When I opened the large white envelope, I saw an adorable baby, her tongue impishly stuck out one side of her mouth. She lived oceans away and had a name I couldn’t pronounce, but she was my daughter. And there in the photo was the tooth we had read about! I drove home with one hand on the wheel, hugging the papers to my body as if they were my baby.

We started protecting this tooth the day we met our daughter in a hotel room. It wasn’t an easy task. Laura was 14 months old, newly separated from the only people she had ever known, and didn’t understand what the Winnie the Pooh toothbrush was for. We decided we’d wait until we got home before declaring brushing mandatory.

Wasn’t that only yesterday? How is it possible that we’re now holding her tooth, separate from her mouth, in front of us?

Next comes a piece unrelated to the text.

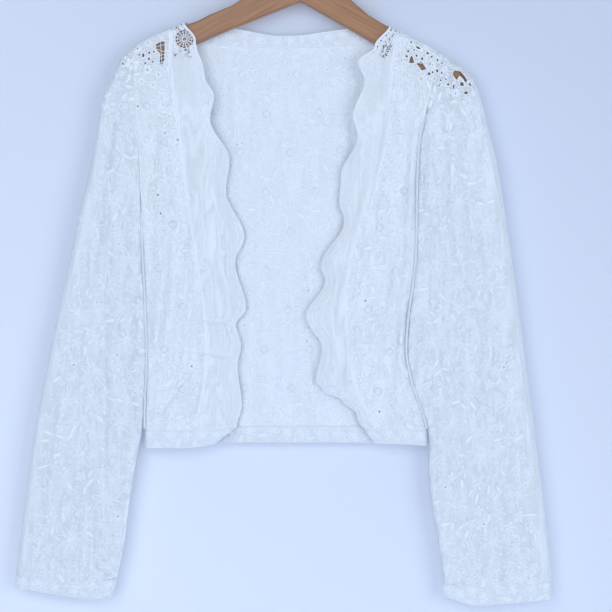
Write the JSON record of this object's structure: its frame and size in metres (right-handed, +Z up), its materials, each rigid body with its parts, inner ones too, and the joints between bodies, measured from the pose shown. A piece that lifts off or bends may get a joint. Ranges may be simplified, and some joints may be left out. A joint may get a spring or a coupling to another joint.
{
  "type": "lace bolero shrug on a wooden hanger",
  "caption": "White lace bolero shrug with long sleeves and scalloped open front, hung on a shaped wooden hanger with a steel hook.",
  "frame": {"origin": "inner top of the hanger's hook, where it rests on a rail", "axes": "+Z up, the garment's front faces -Y, +X to the viewer's right when seen from the front"},
  "size_m": [0.647, 0.0219, 0.8344],
  "materials": {
    "lace": "flowered lace",
    "net": "sheer net edging",
    "band": "doubled lace",
    "wood": "satin varnish",
    "steel": "bright"
  },
  "bodies": {
    "root": {"hanger_wood": "wood", "hanger_hook": "steel", "back_panel": "lace", "neckband": "band", "front_left": "lace", "front_right": "lace", "edging_left": "net", "edging_right": "net", "sleeve_left_front": "lace", "sleeve_left_back": "lace", "sleeve_right_front": "lace", "sleeve_right_back": "lace", "hem_back": "band", "hem_left": "band", "hem_right": "band", "cuff_left": "band", "cuff_right": "band"}
  },
  "joints": []
}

The tooth reminds me that everything about her life before she joined our family remains a mystery to us, though I’ve wondered and imagined so much about that period. This tooth in my husband’s hand is as solid a clue as we’ll ever have about her first 14 months of life.

My baby book tells me that children start cutting teeth in their first six to 12 months of life. The timing is hereditary. Her birth parents must have cut and then lost their first teeth at around the same ages that she did. Tonight, we’ve found a new link to them. Someday, Laura will own the journals I’ve been keeping so carefully and read about the night when her first tooth fell out. I wonder if it will hold as much meaning for her as it does for her dad and me.

We stand there a few minutes longer, huddling over the tooth, contemplating our history with it. Finally I say, “You don’t have to throw it away.”

“Oh, good,” he whispers, and slips the bag with the tooth into his pocket. Maybe our daughter will inherit Mr. Tooth Fairy’s sentimentality.